THE TASK: Take the entries below and print all of them exactly, please.
┄┄┄┄┄┄┄┄┄┄┄┄┄┄┄┄┄┄┄┄
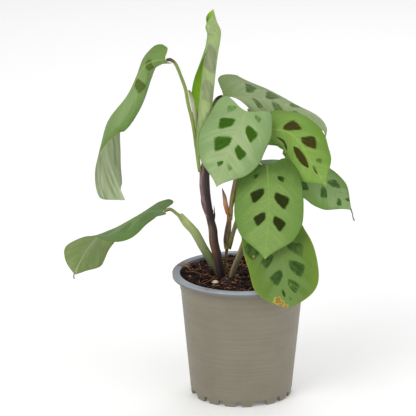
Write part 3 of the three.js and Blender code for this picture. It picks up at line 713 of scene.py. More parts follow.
# %% Rings and scales
JOINTS = {
    "cane": [(0.3, 0.2, 0.008), (0.61, 0.5, 0.012), (0.9, 0.3, 0.01)],
    "side_stem": [(0.47, 0.4, 0.015)],
    "stalk_tall": [(0.84, 0.15, 0.01), (0.93, 0.25, 0.06)],
    "stalk_low": [(0.84, 0.15, 0.01), (0.93, 0.25, 0.06)],
}
SCALES = {
    "cane": [
        dict(path=[(-30.5, -16.5, 164), (-31.5, -17.5, 170), (-32, -17, 177), (-32, -15, 186)],
             radii=[0.3, 1.9, 3.2, 3.4],
             tones=((0, (222, 208, 196)), (0.25, (120, 90, 88)), (1, (96, 68, 70)))),
        dict(path=[(-25, -14, 157), (-23.8, -14, 163), (-23.6, -14, 167), (-24, -14, 173)],
             radii=[1.4, 1, 0.5, 0.15], tones=((0, (60, 38, 36)), (1, (40, 26, 26)))),
    ],
    "side_stem": [
        dict(path=[(-9.6, -8, 158), (-8.8, -8, 166), (-8.6, -8, 172), (-8.2, -8, 181)],
             radii=[1.4, 1.2, 0.8, 0.3],
             tones=((0, (150, 120, 60)), (0.6, (140, 96, 76)), (1, (104, 70, 64)))),
    ],
    "stalk_low": [
        dict(path=[(-31, -16, 135), (-39, -23, 151), (-46, -27.5, 161), (-52, -29.5, 169.5)],
             radii=[2, 2.8, 2.5, 1.5],
             tones=((0, (128, 140, 94)), (0.7, (172, 186, 116)), (1, (150, 162, 92)))),
    ],
}


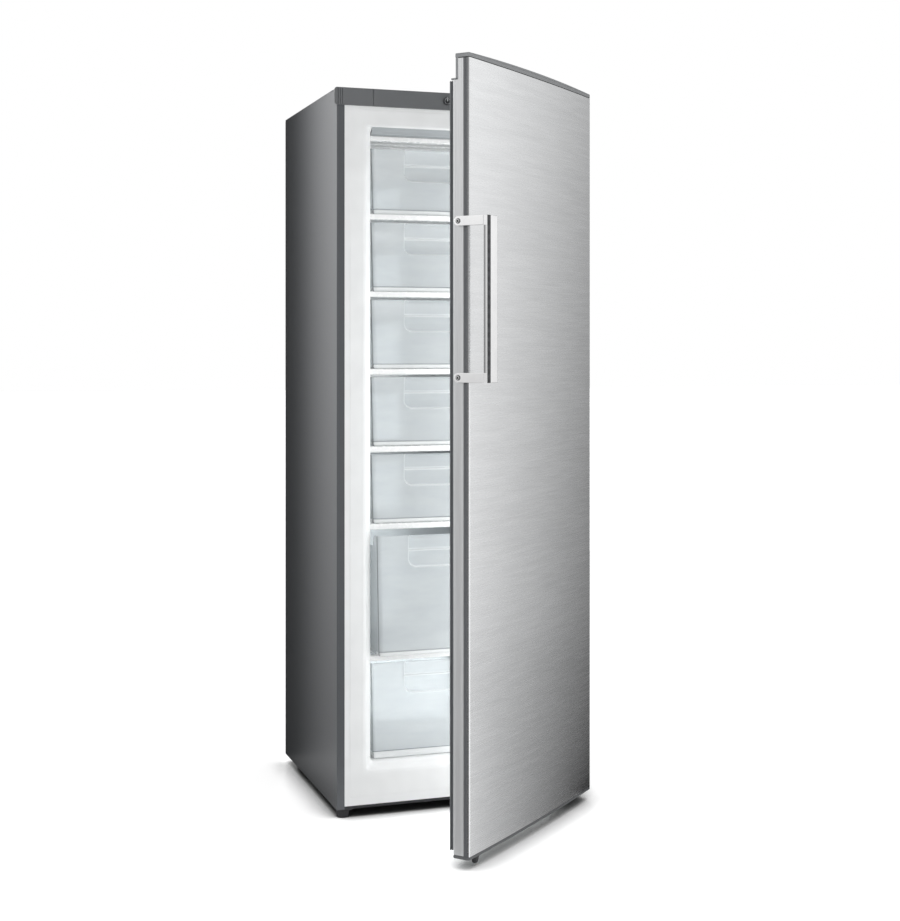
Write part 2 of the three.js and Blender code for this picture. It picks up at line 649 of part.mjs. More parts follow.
// Shelves are numbered from the top down, as the drawers are.
BAY_FLOORS.slice(1).forEach((floor, k) => {
  const number = BAY_FLOORS.length - 1 - k;
  const shelf = evaporatorShelf(SHELF_HEIGHT);
  place(`evaporator_shelf_${number}`, shelf, whitePlastic(), cabinet, [0, 0, floor - SHELF_HEIGHT]);
});
place('evaporator_top', evaporatorShelf(TOP_SHELF_HEIGHT), whitePlastic(), cabinet, [0, 0, TOP_SHELF_FLOOR]);

const stripY = [SHELF_Y[0], SHELF_Y[0] + SHELF_BAR / 2];
const stripBlock = block(SHELF_X, stripY, [STRIP_FLOOR, CAVITY_CEILING]);
place('ceiling_strip', shared(stripBlock, cavity(-FIT, 0)), greyPlastic());

// ---------------------------------------------------------------- drawers

// A rounded rectangle at one height, centred on x = 0, with its front at y = front.
function drawerRing(halfWidth, front, back, radius, z) {
  const corners = roundedCorners([-halfWidth, halfWidth], [front, back], radius);
  return corners.map((corner) => new THREE.Vector3(corner.x, corner.y, z));
}

// A drawer, drawn from its own front edge: a tub that widens upwards, open above, with low sides and a
// finger grip let into its front.
function drawer(width, depth, height, corner) {
  const half = width / 2;
  const outer = loft([
    drawerRing(half - DRAWER_DRAFT, DRAWER_RAKE, depth - DRAWER_RAKE, corner, 0),
    drawerRing(half, 0, depth, corner, height),
  ]);
  const slope = (DRAWER_DRAFT * DRAWER_WALL) / height;
  const lean = (DRAWER_RAKE * DRAWER_WALL) / height;
  const radius = corner - DRAWER_WALL;
  const inner = loft([
    drawerRing(
      half - DRAWER_DRAFT - DRAWER_WALL + slope,
      DRAWER_RAKE + DRAWER_WALL - lean,
      depth - DRAWER_RAKE - DRAWER_WALL + lean,
      radius,
      DRAWER_WALL,
    ),
    drawerRing(
      half - DRAWER_WALL + slope,
      DRAWER_WALL - lean,
      depth - DRAWER_WALL + lean,
      radius,
      height + DRAWER_WALL,
    ),
  ]);
  const gripX = [-GRIP_WIDTH / 2, GRIP_WIDTH / 2];
  const gripZ = [height - GRIP_DROP - GRIP_HEIGHT, height - GRIP_DROP];
  const pocket = prism(polygon(roundedCorners(gripX, gripZ, GRIP_RADIUS)), 'y', [-1, GRIP_DEPTH]);
  const grown = [
    [gripX[0] - GRIP_WALL, gripX[1] + GRIP_WALL],
    [gripZ[0] - GRIP_WALL, gripZ[1] + GRIP_WALL],
  ];
  const shellEdge = roundedCorners(...grown, GRIP_RADIUS + GRIP_WALL);
  const shell = prism(polygon(shellEdge), 'y', [GRIP_WALL, GRIP_DEPTH + GRIP_WALL]);
  const lowered = block(
    [-width, width],
    [DRAWER_FRONT_ZONE, depth + DRAWER_WALL],
    [height - DRAWER_SIDE_DROP, height + DRAWER_WALL],
  );
  const tub = combine(outer, [], [inner]);
  return combine(tub, [shell], [pocket, lowered]);
}

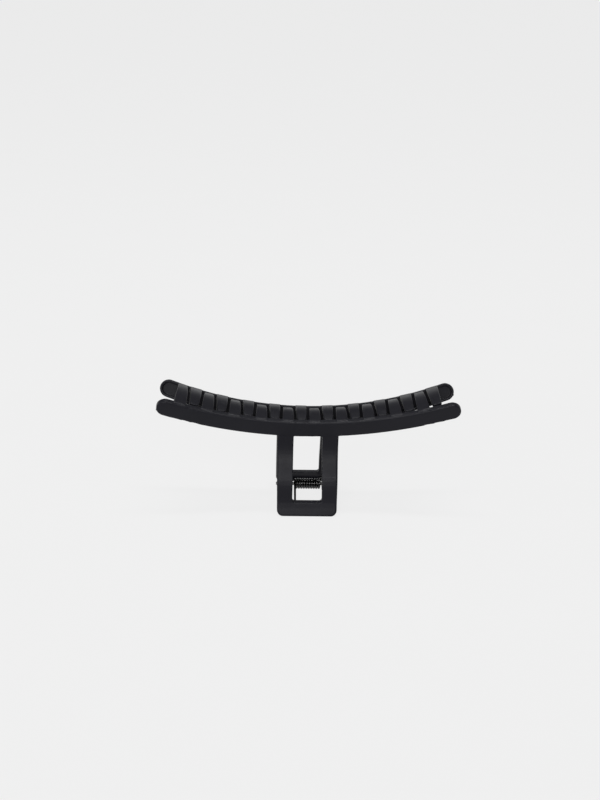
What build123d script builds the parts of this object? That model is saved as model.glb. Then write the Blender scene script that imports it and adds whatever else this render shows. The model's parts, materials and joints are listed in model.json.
┄┄┄┄┄┄┄┄┄┄┄┄┄┄┄┄┄┄┄┄
RESULT:
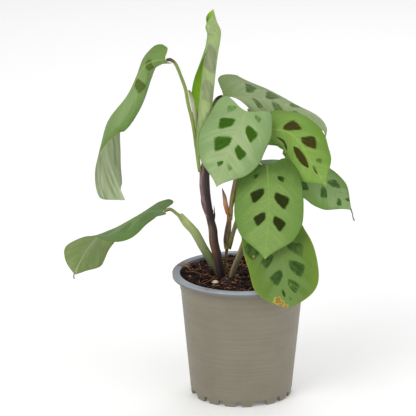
Write part 3 of the three.js and Blender code for this picture. It picks up at line 713 of scene.py. More parts follow.
# %% Rings and scales
JOINTS = {
    "cane": [(0.3, 0.2, 0.008), (0.61, 0.5, 0.012), (0.9, 0.3, 0.01)],
    "side_stem": [(0.47, 0.4, 0.015)],
    "stalk_tall": [(0.84, 0.15, 0.01), (0.93, 0.25, 0.06)],
    "stalk_low": [(0.84, 0.15, 0.01), (0.93, 0.25, 0.06)],
}
SCALES = {
    "cane": [
        dict(path=[(-30.5, -16.5, 164), (-31.5, -17.5, 170), (-32, -17, 177), (-32, -15, 186)],
             radii=[0.3, 1.9, 3.2, 3.4],
             tones=((0, (222, 208, 196)), (0.25, (120, 90, 88)), (1, (96, 68, 70)))),
        dict(path=[(-25, -14, 157), (-23.8, -14, 163), (-23.6, -14, 167), (-24, -14, 173)],
             radii=[1.4, 1, 0.5, 0.15], tones=((0, (60, 38, 36)), (1, (40, 26, 26)))),
    ],
    "side_stem": [
        dict(path=[(-9.6, -8, 158), (-8.8, -8, 166), (-8.6, -8, 172), (-8.2, -8, 181)],
             radii=[1.4, 1.2, 0.8, 0.3],
             tones=((0, (150, 120, 60)), (0.6, (140, 96, 76)), (1, (104, 70, 64)))),
    ],
    "stalk_low": [
        dict(path=[(-31, -16, 135), (-39, -23, 151), (-46, -27.5, 161), (-52, -29.5, 169.5)],
             radii=[2, 2.8, 2.5, 1.5],
             tones=((0, (128, 140, 94)), (0.7, (172, 186, 116)), (1, (150, 162, 92)))),
    ],
}


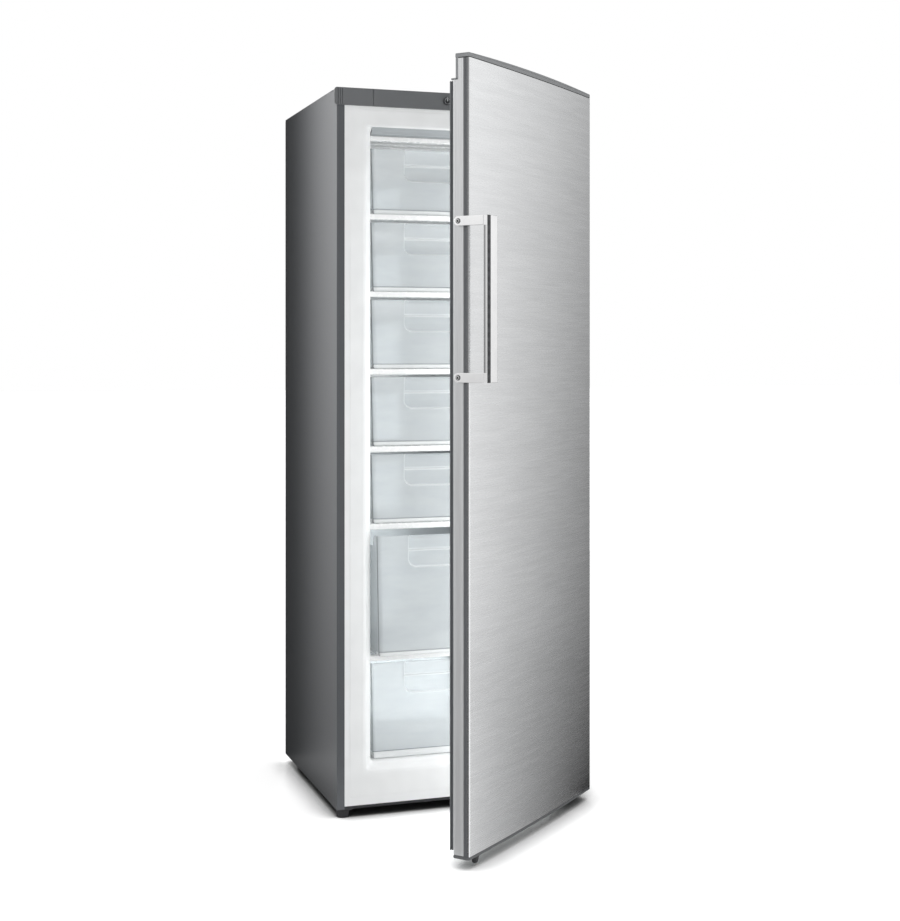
Write part 2 of the three.js and Blender code for this picture. It picks up at line 649 of part.mjs. More parts follow.
// Shelves are numbered from the top down, as the drawers are.
BAY_FLOORS.slice(1).forEach((floor, k) => {
  const number = BAY_FLOORS.length - 1 - k;
  const shelf = evaporatorShelf(SHELF_HEIGHT);
  place(`evaporator_shelf_${number}`, shelf, whitePlastic(), cabinet, [0, 0, floor - SHELF_HEIGHT]);
});
place('evaporator_top', evaporatorShelf(TOP_SHELF_HEIGHT), whitePlastic(), cabinet, [0, 0, TOP_SHELF_FLOOR]);

const stripY = [SHELF_Y[0], SHELF_Y[0] + SHELF_BAR / 2];
const stripBlock = block(SHELF_X, stripY, [STRIP_FLOOR, CAVITY_CEILING]);
place('ceiling_strip', shared(stripBlock, cavity(-FIT, 0)), greyPlastic());

// ---------------------------------------------------------------- drawers

// A rounded rectangle at one height, centred on x = 0, with its front at y = front.
function drawerRing(halfWidth, front, back, radius, z) {
  const corners = roundedCorners([-halfWidth, halfWidth], [front, back], radius);
  return corners.map((corner) => new THREE.Vector3(corner.x, corner.y, z));
}

// A drawer, drawn from its own front edge: a tub that widens upwards, open above, with low sides and a
// finger grip let into its front.
function drawer(width, depth, height, corner) {
  const half = width / 2;
  const outer = loft([
    drawerRing(half - DRAWER_DRAFT, DRAWER_RAKE, depth - DRAWER_RAKE, corner, 0),
    drawerRing(half, 0, depth, corner, height),
  ]);
  const slope = (DRAWER_DRAFT * DRAWER_WALL) / height;
  const lean = (DRAWER_RAKE * DRAWER_WALL) / height;
  const radius = corner - DRAWER_WALL;
  const inner = loft([
    drawerRing(
      half - DRAWER_DRAFT - DRAWER_WALL + slope,
      DRAWER_RAKE + DRAWER_WALL - lean,
      depth - DRAWER_RAKE - DRAWER_WALL + lean,
      radius,
      DRAWER_WALL,
    ),
    drawerRing(
      half - DRAWER_WALL + slope,
      DRAWER_WALL - lean,
      depth - DRAWER_WALL + lean,
      radius,
      height + DRAWER_WALL,
    ),
  ]);
  const gripX = [-GRIP_WIDTH / 2, GRIP_WIDTH / 2];
  const gripZ = [height - GRIP_DROP - GRIP_HEIGHT, height - GRIP_DROP];
  const pocket = prism(polygon(roundedCorners(gripX, gripZ, GRIP_RADIUS)), 'y', [-1, GRIP_DEPTH]);
  const grown = [
    [gripX[0] - GRIP_WALL, gripX[1] + GRIP_WALL],
    [gripZ[0] - GRIP_WALL, gripZ[1] + GRIP_WALL],
  ];
  const shellEdge = roundedCorners(...grown, GRIP_RADIUS + GRIP_WALL);
  const shell = prism(polygon(shellEdge), 'y', [GRIP_WALL, GRIP_DEPTH + GRIP_WALL]);
  const lowered = block(
    [-width, width],
    [DRAWER_FRONT_ZONE, depth + DRAWER_WALL],
    [height - DRAWER_SIDE_DROP, height + DRAWER_WALL],
  );
  const tub = combine(outer, [], [inner]);
  return combine(tub, [shell], [pocket, lowered]);
}

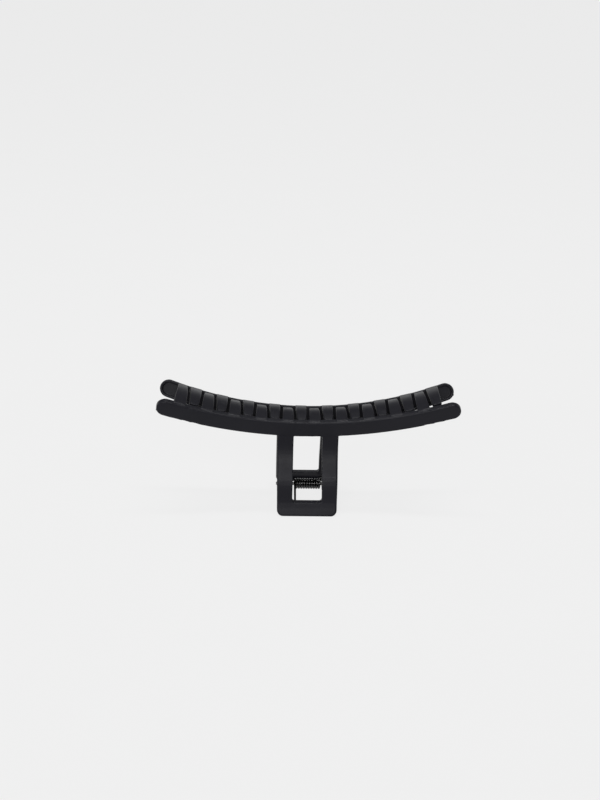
What build123d script builds the parts of this object? That model is saved as model.glb. Then write the Blender scene script that imports it and adds whatever else this render shows. The model's parts, materials and joints are listed in model.json.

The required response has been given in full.